There's no abcdefg theory....

 

It's her tryin to be friendly to relieve guilt.

 

Now crawl back into your nc hole and stay there for good.

 

If she had something to say she woulda made it clear,which she did not

 

 

 

 

Barky

Posted

This is the same girl that a month and a half ago didnt even wanna meet up and be friends with me anymore.

 

Feck it.
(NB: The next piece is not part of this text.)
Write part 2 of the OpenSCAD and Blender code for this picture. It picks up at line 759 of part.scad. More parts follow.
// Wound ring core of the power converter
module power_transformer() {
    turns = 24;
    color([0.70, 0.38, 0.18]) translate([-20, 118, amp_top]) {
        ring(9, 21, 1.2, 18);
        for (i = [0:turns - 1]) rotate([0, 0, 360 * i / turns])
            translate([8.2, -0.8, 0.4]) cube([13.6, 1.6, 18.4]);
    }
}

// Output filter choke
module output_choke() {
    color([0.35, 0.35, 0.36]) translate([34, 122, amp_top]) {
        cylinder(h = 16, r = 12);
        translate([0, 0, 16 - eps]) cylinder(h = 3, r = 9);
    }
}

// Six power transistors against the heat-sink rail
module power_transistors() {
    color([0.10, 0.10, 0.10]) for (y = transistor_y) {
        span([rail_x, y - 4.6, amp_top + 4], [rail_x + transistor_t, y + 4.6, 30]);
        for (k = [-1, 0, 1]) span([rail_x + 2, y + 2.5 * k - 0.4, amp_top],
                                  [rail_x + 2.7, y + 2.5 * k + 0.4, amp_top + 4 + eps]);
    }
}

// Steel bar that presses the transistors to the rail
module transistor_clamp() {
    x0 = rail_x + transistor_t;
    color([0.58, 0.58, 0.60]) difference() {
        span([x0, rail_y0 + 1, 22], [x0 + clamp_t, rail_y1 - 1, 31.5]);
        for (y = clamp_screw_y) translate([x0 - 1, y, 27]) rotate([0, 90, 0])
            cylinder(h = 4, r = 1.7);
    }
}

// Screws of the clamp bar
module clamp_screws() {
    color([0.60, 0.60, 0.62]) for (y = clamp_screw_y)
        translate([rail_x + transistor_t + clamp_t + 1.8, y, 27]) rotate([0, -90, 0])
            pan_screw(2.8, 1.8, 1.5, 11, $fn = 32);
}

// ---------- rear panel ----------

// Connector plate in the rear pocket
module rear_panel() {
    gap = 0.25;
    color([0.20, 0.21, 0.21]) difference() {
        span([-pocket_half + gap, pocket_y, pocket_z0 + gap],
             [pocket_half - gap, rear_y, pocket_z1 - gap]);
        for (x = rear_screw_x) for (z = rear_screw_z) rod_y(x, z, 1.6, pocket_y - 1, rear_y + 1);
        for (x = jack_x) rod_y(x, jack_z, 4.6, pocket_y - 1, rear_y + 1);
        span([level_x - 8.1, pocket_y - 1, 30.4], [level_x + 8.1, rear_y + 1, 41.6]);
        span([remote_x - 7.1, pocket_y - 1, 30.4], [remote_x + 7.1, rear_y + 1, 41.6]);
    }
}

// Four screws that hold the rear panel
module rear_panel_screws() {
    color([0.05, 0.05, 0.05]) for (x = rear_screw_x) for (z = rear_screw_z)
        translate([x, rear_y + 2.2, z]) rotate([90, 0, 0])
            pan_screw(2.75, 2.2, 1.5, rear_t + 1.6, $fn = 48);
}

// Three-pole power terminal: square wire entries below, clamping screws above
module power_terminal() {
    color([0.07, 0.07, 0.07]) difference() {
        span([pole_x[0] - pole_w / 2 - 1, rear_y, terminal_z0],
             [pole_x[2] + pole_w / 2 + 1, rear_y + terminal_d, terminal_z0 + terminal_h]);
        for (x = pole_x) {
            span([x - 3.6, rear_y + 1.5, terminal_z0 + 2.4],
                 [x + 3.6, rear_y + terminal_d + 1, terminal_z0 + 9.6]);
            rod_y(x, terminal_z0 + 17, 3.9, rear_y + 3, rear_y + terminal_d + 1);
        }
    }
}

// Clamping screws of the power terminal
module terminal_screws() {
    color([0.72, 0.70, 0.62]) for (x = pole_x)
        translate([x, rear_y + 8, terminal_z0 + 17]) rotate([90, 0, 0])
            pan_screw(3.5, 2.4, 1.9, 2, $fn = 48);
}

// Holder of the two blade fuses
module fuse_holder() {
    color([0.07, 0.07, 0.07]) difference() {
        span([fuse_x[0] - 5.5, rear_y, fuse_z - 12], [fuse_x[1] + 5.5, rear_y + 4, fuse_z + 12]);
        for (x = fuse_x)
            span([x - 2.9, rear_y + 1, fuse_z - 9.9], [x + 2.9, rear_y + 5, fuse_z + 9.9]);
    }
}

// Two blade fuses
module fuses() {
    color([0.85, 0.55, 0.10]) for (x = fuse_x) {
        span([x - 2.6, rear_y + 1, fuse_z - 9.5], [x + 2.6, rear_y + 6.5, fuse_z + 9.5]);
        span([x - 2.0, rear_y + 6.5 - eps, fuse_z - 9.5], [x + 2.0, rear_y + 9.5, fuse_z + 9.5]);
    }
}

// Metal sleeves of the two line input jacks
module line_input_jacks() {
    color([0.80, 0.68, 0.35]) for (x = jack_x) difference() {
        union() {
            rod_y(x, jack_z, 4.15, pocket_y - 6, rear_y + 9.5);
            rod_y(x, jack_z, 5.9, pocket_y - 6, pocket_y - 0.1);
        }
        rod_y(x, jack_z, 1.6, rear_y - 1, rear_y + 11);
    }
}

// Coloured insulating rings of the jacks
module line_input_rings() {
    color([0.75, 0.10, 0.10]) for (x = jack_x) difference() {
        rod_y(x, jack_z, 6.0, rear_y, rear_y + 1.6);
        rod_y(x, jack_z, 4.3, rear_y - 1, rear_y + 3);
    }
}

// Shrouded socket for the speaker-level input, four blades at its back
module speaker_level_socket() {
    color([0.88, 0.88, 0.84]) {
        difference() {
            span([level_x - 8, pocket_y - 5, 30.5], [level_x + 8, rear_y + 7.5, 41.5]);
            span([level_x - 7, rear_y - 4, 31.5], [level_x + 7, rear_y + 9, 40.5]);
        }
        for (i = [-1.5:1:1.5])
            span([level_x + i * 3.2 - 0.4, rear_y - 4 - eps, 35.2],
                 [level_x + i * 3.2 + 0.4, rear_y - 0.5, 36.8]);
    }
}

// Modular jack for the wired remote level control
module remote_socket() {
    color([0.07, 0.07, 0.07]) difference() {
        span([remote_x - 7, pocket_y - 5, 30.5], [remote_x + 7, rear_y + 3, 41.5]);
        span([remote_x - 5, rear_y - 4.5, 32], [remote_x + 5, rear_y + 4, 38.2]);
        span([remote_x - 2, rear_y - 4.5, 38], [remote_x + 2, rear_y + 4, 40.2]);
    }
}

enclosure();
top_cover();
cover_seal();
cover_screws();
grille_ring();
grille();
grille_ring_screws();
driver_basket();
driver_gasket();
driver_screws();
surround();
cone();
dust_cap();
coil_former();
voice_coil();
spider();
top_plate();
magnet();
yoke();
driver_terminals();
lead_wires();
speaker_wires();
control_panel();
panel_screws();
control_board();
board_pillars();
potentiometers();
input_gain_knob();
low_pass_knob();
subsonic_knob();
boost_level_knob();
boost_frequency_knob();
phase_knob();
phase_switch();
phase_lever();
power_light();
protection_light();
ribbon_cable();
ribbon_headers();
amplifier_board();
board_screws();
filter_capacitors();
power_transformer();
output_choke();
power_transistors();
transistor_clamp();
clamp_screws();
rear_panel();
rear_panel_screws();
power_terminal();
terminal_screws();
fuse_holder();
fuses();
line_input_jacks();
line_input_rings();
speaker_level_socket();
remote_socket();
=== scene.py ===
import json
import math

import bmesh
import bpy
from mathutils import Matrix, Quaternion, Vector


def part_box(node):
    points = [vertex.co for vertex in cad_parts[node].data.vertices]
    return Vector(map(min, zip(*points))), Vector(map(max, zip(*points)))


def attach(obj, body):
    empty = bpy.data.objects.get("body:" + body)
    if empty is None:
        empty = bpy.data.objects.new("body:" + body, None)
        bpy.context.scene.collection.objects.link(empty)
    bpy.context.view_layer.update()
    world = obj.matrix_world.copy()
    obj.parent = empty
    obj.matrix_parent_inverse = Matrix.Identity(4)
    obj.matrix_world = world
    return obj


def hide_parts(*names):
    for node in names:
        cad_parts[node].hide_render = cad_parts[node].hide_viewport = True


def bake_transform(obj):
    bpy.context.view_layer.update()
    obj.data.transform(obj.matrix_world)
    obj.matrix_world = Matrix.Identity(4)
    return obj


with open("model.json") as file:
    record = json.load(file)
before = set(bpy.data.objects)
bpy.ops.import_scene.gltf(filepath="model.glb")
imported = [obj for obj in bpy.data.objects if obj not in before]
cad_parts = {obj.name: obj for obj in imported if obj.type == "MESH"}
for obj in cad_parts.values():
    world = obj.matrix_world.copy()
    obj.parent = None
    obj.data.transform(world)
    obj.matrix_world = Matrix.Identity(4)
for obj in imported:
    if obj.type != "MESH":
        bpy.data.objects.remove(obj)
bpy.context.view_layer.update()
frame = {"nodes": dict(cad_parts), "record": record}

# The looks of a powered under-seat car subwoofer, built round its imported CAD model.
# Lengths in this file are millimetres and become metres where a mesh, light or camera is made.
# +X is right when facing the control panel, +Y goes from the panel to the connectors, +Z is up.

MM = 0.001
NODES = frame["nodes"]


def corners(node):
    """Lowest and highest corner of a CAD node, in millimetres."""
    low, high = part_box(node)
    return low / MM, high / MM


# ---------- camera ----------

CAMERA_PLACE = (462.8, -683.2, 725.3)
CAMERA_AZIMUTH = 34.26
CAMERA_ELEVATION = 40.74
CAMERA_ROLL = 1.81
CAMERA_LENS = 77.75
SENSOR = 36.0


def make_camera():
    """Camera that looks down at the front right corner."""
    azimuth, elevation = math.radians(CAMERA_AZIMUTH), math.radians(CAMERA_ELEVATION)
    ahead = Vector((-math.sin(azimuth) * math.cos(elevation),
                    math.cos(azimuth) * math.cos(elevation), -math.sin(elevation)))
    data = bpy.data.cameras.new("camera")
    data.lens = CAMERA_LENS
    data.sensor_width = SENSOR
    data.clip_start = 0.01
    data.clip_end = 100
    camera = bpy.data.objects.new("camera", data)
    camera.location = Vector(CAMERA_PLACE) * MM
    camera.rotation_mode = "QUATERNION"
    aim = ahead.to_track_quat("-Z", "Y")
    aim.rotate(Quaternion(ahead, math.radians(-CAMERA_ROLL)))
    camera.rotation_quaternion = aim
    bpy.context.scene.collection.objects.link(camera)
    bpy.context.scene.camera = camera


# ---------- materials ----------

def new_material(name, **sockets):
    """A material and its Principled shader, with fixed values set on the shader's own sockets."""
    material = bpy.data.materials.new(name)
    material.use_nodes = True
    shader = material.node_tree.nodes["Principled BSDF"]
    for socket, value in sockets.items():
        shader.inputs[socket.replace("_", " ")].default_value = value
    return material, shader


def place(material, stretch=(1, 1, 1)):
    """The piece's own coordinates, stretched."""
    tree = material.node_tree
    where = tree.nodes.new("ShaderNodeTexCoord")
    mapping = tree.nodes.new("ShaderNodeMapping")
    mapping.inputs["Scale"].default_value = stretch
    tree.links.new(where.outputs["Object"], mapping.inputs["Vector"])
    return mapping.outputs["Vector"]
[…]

That to me is reason enough not to reply to her.

I think that if she genuinely has honest feelings for you she would have been back in touch after 2-3 weeks.
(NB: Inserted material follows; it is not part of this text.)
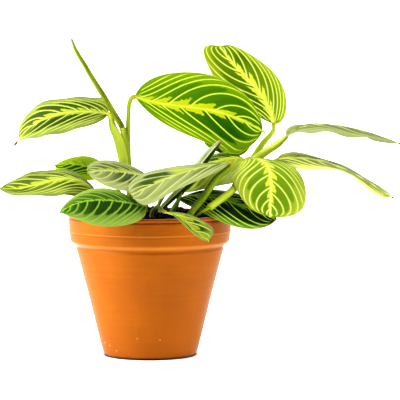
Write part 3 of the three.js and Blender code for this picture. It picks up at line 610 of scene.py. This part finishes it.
# For each leaf: the stations of its rib, the way it faces and its width. Then for each half, as
# seen from the stalk: fold and curl in degrees, lean towards the tip and share of the half width,
# and the weight of the patches, from base to tip (below 0 they are lime); the weight is partly the
# leaf's own blotching and partly painted shade, heavier on halves that lie in shadow. Then the wave
# of the margin, the count, slant and sweep of the side veins, the outline and the look.
LEAVES = {
    "high_left": dict(
        rib=[(-34, 14, 191.3), (-58, 17, 193), (-83, 22, 188), (-106, 27, 171)],
        face=[(0.2, -0.6, 1), (0, -0.6, 1), (-0.5, -0.35, 0.9)], width=50,
        left=dict(fold=[0, 12], curl=-12, lean=0.1, share=[0.65, 1.16, 1.25, 1.2],
                  patch=[0.5, 1, 1.2, 1, 0.4]),
        right=dict(fold=[2, 12], share=[1.7, 0.9, 1.05, 1.6], patch=[0.6, 1, 1, 1, 1, 0.6]),
        wave=(0.7, 3, 2.15), base_round=0.3, tip_round=0.5, tip=6, look="soft",
    ),
    "big_top": dict(
        rib=[(-12, 8, 205), (21, 15, 198), (53, 22, 193), (90, 30, 177)],
        face=[(0, -0.9, 0.5), (0, -0.9, 0.5), (0.2, -0.9, 0.3)], width=59,
        left=dict(curl=-12, lean=-0.15, share=[1.24, 1.17, 1.15, 1.15],
                  patch=[0.1, 0.3, 0.5, 0.55, 0.7, 0.5]),
        right=dict(curl=-10, lean=[0.9, 0.4], share=[1.03, 1.06, 1.15, 1.1],
                   patch=[0.1, 0.2, 0.6, 1, 1, 0.3]),
        veins=6.5, widest=0.55, base_round=0.62, tip=2, look="bright",
    ),
    "back_mid": dict(
        rib=[(60, 30, 158), (62, 34, 171), (63, 38, 186), (66, 40, 197)],
        face=[(0, -0.9, 0.3)] * 3, width=40, widest=0.35, base_round=0.45, look="shaded",
    ),
    "top_right": dict(
        rib=[(100, 50, 182), (90, 58, 206), (73, 67, 225), (56.5, 76, 245.5)],
        face=[(0.5, -0.9, 0), (0.3, -0.9, 0.1), (0, -0.8, 0.4)], width=51,
        left=dict(fold=[8, 16], curl=10, lean=[0.25, 0.62], share=[2.1, 1.4, 0.95, 1.2],
                  patch=[0.8, 0.9, 0.7, 0.4]),
        right=dict(fold=-10, curl=-20, share=[1.0, 1.04, 0.94, 0.97],
                   patch=[0.1, 0.3, 0.4, 0.6, 1, 0.3]),
        veins=6.5, slant=0.42, sweep=0.3, base_round=0.42, tip_round=0.42, look="spring",
    ),
    "far_right": dict(
        rib=[(109, 14, 173), (132, 8, 183), (162, 2, 180.5), (196, -6, 169.5)],
        face=[(0, 0, 1), (0, 0, 1), (0.3, 0, 1)], width=40,
        left=dict(fold=[36, 2, -12, -25], patch=[0.5, 0.5]),
        right=dict(fold=[0, -10, -14, -8], curl=-12, patch=[0.6, 0.3]),
        wave=(1.2, 3, 0), base_round=0.14, tip=3, look="grey",
    ),
    "low_right": dict(
        rib=[(101.5, 10, 155), (133, 0, 155.2), (160, -10, 145.1), (190, -20, 127.5)],
        face=[(0, -0.45, 1), (0.2, -0.1, 1), (0.5, -0.1, 1)], width=46,
        left=dict(fold=[0, -8, -3, -2], curl=0, share=[1.0, 1.1, 1.25, 1.5],
                  patch=[1.2, 1.2, 0.8]),
        right=dict(fold=[-20, -9, 5, -20], lean=-0.12, share=[0.4, 0.95, 1.14, 1.15]),
        wave=(0.8, 2, 0), base_round=0.34, tip_round=0.48, tip=2, look="straw",
    ),
    "front_right": dict(
        rib=[(79, 0, 156), (93, -22, 151), (95, -36, 134), (94, -42, 113)],
        face=[(-0.1, -0.5, 1), (0, -0.9, 0.4), (0, -1, -0.1)], width=60,
        left=dict(fold=[-25, 0], curl=-20, lean=0.12, share=[0.98, 0.94, 1.03, 1.13],
                  patch=[0, 0.2, 0.4, 0.7, 0.8, 0.6]),
        right=dict(fold=[22, 0], curl=-20, lean=[-0.05, -0.25], share=1.04,
                   patch=[0, 0.3, 0.7, 0.9, 0.8]),
        veins=7.5, base_round=0.45, tip_round=0.42, look="lime",
    ),
    "mid_right": dict(
        rib=[(76, 12, 155), (65, 8, 156), (47, 3, 150), (27, -1, 130)],
        face=[(0, -0.6, 1), (0, -0.6, 1), (-0.6, -0.6, 0.6)], width=48,
        left=dict(fold=-25, curl=-20, share=[1.0, 0.9, 0.85, 0.85],
                  patch=[0, 0, 0, -0.6, -1.5]),
        right=dict(fold=-15, patch=[1.5, 1.5, 1.5, -1]),
        base_round=0.7, tip=2, look="banded",
    ),
    "centre": dict(
        rib=[(63, -20, 154), (37, -31, 150), (12, -43, 142), (-13, -55, 131)],
        face=[(0, -0.3, 1), (-0.1, -0.4, 1), (-0.2, -0.55, 1)], width=46,
        left=dict(fold=[10, -8], lean=0.22, share=[1.05, 0.97, 0.84, 1.6],
                  patch=[0.4, 0.5, 0.4, 0.2, 0, 0, 0.2, 0.2]),
        right=dict(fold=[-14, 4], curl=-6, share=[1.0, 1.0, 1.08, 1.1],
                   patch=[0.3, 0.5, 0.4, 0.2, -0.6, -1, 1.3, 1.3, 1.3, 0.5, 0]),
        veins=4.8, widest=0.6, base_round=0.6, tip_round=0.52, look="grey",
    ),
    "pale_left": dict(
        rib=[(-1, -9, 142), (-15, -15, 146), (-32, -22, 148), (-48, -28, 147)],
        face=[(0, -0.3, 1), (0, -0.4, 1), (0, -0.5, 1)], width=46,
        left=dict(lean=0.1, share=[1.6, 1.5, 1.42, 1.3], patch=[0.9, 1.2, 1, 0.2, 0]),
        right=dict(fold=5, share=0.93, patch=[0.8, 0.8, 0.7, 0.7, 0.4]),
        widest=0.44, base_round=0.45, look="grey",
    ),
    "far_left": dict(
        rib=[(-42, -10, 129), (-66, -6, 141), (-92, -2, 135), (-119, 4, 132.5)],
        face=[(0.2, -0.5, 1), (0, -0.45, 1), (-0.1, -0.2, 1)], width=44,
        left=dict(fold=[-20, 14], curl=0, lean=0.1, share=[1.4, 1.1, 1.0, 1.05],
                  patch=[0.6, 0.9, 0.5, 0.8, 0.3]),
        right=dict(fold=[-30, 28], lean=-0.1, share=[1.0, 1.03, 1.13, 1.2],
                   patch=[0.9, 0.9, 0.7, 0.8, 0.6]),
        wave=(0.8, 2.5, 3.1), widest=0.54, tip_round=0.55, tip=2, look="soft",
    ),
    "back_left": dict(
        rib=[(-34, 30, 143), (-51, 32, 148), (-64, 35, 150), (-77.5, 39, 149)],
        face=[(0, -0.5, 1)] * 3, width=42,
        left=dict(fold=5, curl=-20),
        right=dict(fold=-5, share=1.08, patch=[0.15, 0.15]), look="plain",
    ),
    "rim_left": dict(
        rib=[(-3, -50, 122), (-23, -66, 127), (-45, -76, 128), (-65.5, -84, 120)],
        face=[(0, -0.6, 1), (0, -0.6, 1), (-0.3, -0.6, 1)], width=48,
        left=dict(fold=[-10, -20], curl=-22, patch=[0.6, 1, 1, 1, 0.8, 0.3]),
        right=dict(fold=[8, -22], patch=[0.7, 0.6, 0.5, 0.2]),
        veins=9.5, slant=0.12, sweep=0.3, base_round=0.55, look="deep",
    ),
    "rim_front": dict(
        rib=[(13, -60, 118), (25, -72, 114), (35, -78, 106), (46, -80, 98)],
        face=[(0.3, -0.6, 0.8), (0.3, -0.7, 0.7), (0.4, -0.8, 0.5)], width=27,
        left=dict(lean=0.45, share=1.1, patch=[1.3, 1.3, 1.3, -1]),
        right=dict(fold=32, curl=0, lean=0.1, share=0.6, patch=[1.2, 1.3, 1, -1]),
        veins=4.5, widest=0.6, base_round=0.7, tip=2, look="soft",
    ),
    "rim_right": dict(
        rib=[(24, -16.8, 125.8), (47, -23, 127.5), (75, -27, 120), (99, -31, 110)],
        face=[(0, -0.3, 1), (0, -0.45, 1), (0.2, -0.5, 1)], width=56,
        left=dict(fold=-9),
        right=dict(fold=-4, curl=-15, lean=0.15, share=[0.6, 0.86, 0.95, 0.9]),
        base_round=0.4, look="dark",
    ),
}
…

6 weeks later says to me that she's just looking for a back up guy.

  • Author
Posted

Well she just texted me right now saying "Hey, I was just wondering if you've heard anything from the *insert job name here*?

 

I am wondering why she wants to know... and why she is texting me in the first place...

Posted
Well she just texted me right now saying "Hey, I was just wondering if you've heard anything from the *insert job name here*?

 

I am wondering why she wants to know... and why she is texting me in the first place...

 

golddigger?

 

Ok seriously, here's how it is, you are moving on to bigger and better things..WITHOUT her, and that's hard for people to deal with. Like being left behind. She's probably doing the same thing she did when you broke up.
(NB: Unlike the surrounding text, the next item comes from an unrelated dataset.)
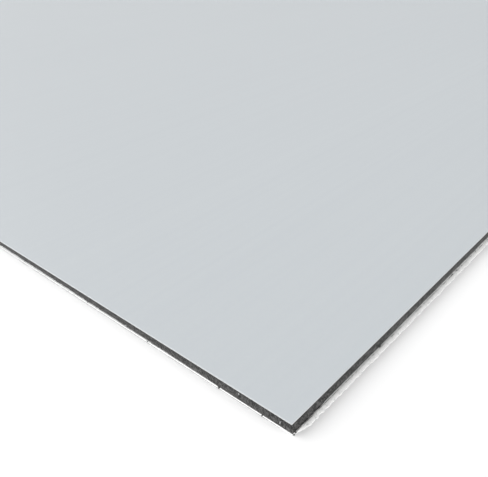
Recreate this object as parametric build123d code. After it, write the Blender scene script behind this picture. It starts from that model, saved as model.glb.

Like they always say, the best revenge is living well.

  • Like 1
Posted

She is feeling bad and guilty about what she did and how she treated you.

 

She is trying to make it for herself that you are ok with how she treated you and the two of you are friendly.

 

She may care about you and what's going on with your life but she broke up with you and gave up her rights to your life.

 

Ignore that crap.

  • Like 2
  • Author
Posted

Thanks guys. Much appreciated. I am just ignoring her I wont respond.

Posted

Once again, striking up friendly conversation to ease the guilt.

 

Let her bask in the guilt.

 

Don't give her a damn inch.

 

But boost your own ego knowing she's thinking of you....for what it's worth.

 

* pats you on back * keep it up broski.

 

 

 

 

Barky

  • Like 2
  • Author
Posted

Thanks brotha.

Posted

It sounds to me like she's trying to slowly weasel back into your life and trying not to overstep any boundaries, hence part of her distance in the first few texts.

 

My hunch is if you keep ignoring her msg's, you will surely get one with her true intentions (ie: Alex, i miss you so much and i really want to catch up, are you free on wednesday evening for dinner/coffee?)

  • Like 1
Posted
It sounds to me like she's trying to slowly weasel back into your life and trying not to overstep any boundaries, hence part of her distance in the first few texts.

 

My hunch is if you keep ignoring her msg's, you will surely get one with her true intentions (ie: Alex, i miss you so much and i really want to catch up, are you free on wednesday evening for dinner/coffee?)

 

I would not be so sure of this. She may just want to know what is going on with you. SHe may be trying to relieve her guilt. Just because they are in contact does not mean their true intentions are to get together.

 

I thought that with my most recent ex and she went off on me when I suggested it. Later she said that all she wants was to get together and talk but never followed through to this day.

  • Like 1
  • Author
Posted

It could be both, I have no clue what she is thinking and I am actually much happier with her out of my life. At first I asked if we could work things out and get back to things etc etc months ago... but now i truly do not want any of that and am happy dating other girls right now.